According to Richard Boyd Barrett in March, the DAA was “offering jobs where applicants have to be available for 40 hours a week but are only guaranteed 20 hours, coming out with €283. That’s an absolute insult.”

The latest promise, according to Micheal McGrath, is 30 hours.

All the talk about recruitment drives — he said repeatedly that DAA has had 5,000 job applications since March — doesn’t factor in retention rates. Employing people is one thing, holding on to them is “a serious issue”, the Labour leader said, urging McGrath to support her party’s Bill to introduce a living, rather than minimum, wage.

The crisis at Dublin Airport is directly linked to the cost-of-living crisis, Boyd Barrett said.

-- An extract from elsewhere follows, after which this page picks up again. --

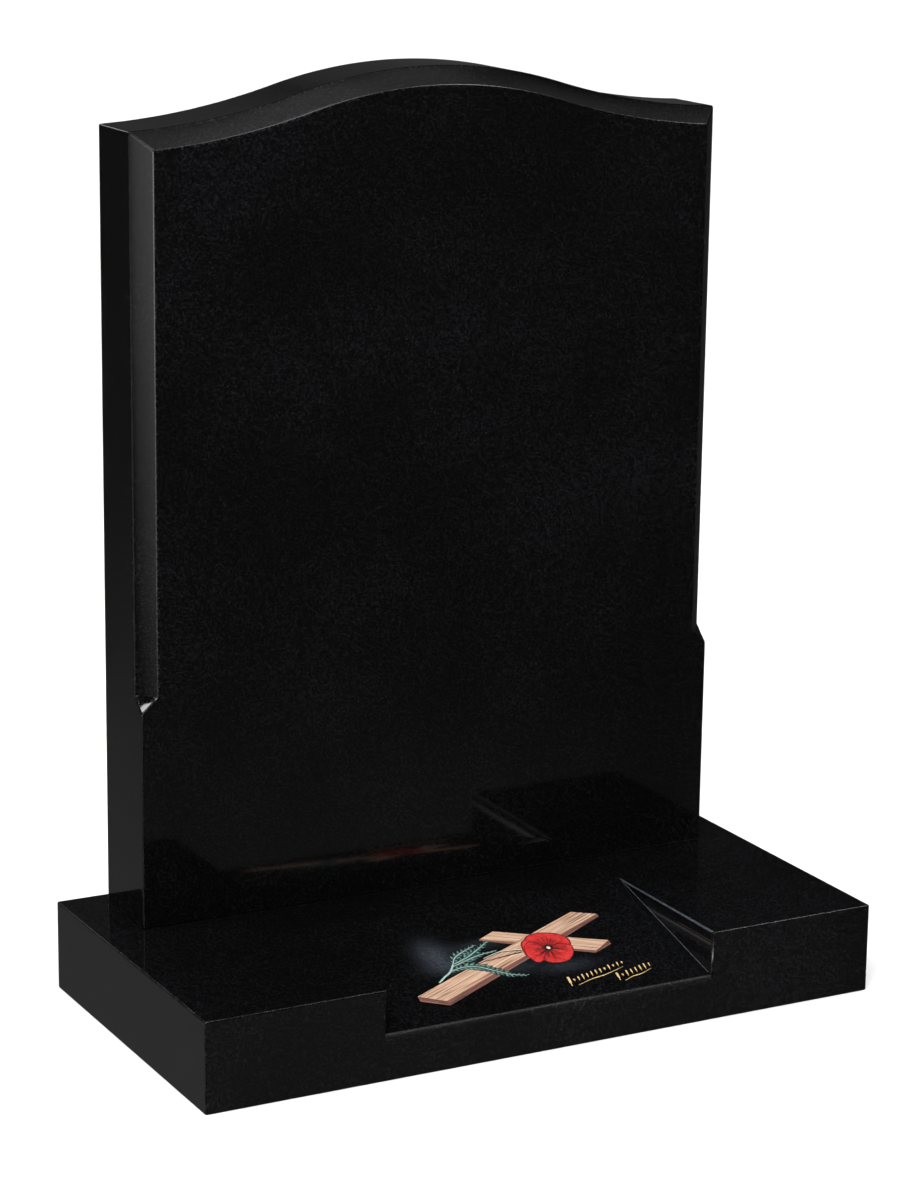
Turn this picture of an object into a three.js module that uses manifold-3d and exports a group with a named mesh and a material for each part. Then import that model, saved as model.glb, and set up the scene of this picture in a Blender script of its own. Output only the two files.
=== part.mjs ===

DAA executives “on total packages of €366,000″ are hiring security staff to work “on rubbishy flexible contracts for €14 an hour” where they don’t know what hours or weekly income they will be given.

This is “a tale of two crises” where “ordinary workers are being hammered” and “the billionaires and the billionaires and the CEOs of the DAA” are doing very well for themselves. Where are the breaks for workers on low and middle incomes, for pensioners and students, wondered Boyd Barrett?

But the Government has already put €2.4 billion worth of support measures in place to help people, pointed out the Minister, which is not “a drop in the ocean”. This is “taxpayers’ money”, and spending such a huge amount of it is not a decision to be taken lightly.

So why not tax the energy companies making fortunes during this crisis to augment that hard-earned taxpayers’ money?

“Even Boris Johnson, the Tory, can introduce a windfall tax on their profits,” cried RBB, shuddering at the mere mention of the name. “The Government can’t even do what Boris Johnson is doing, and by God, he’s no left-winger.”

Johnson introduced his windfall tax only to deflect from his own difficulties, but no matter.

McGrath wittered on about unprecedented economic circumstances, record inflation, stakeholders and the upcoming National Economic Dialogue.

But he never mentioned any windfall tax.

Put to shame by Boris Johnson — that’s some achievement for the Government.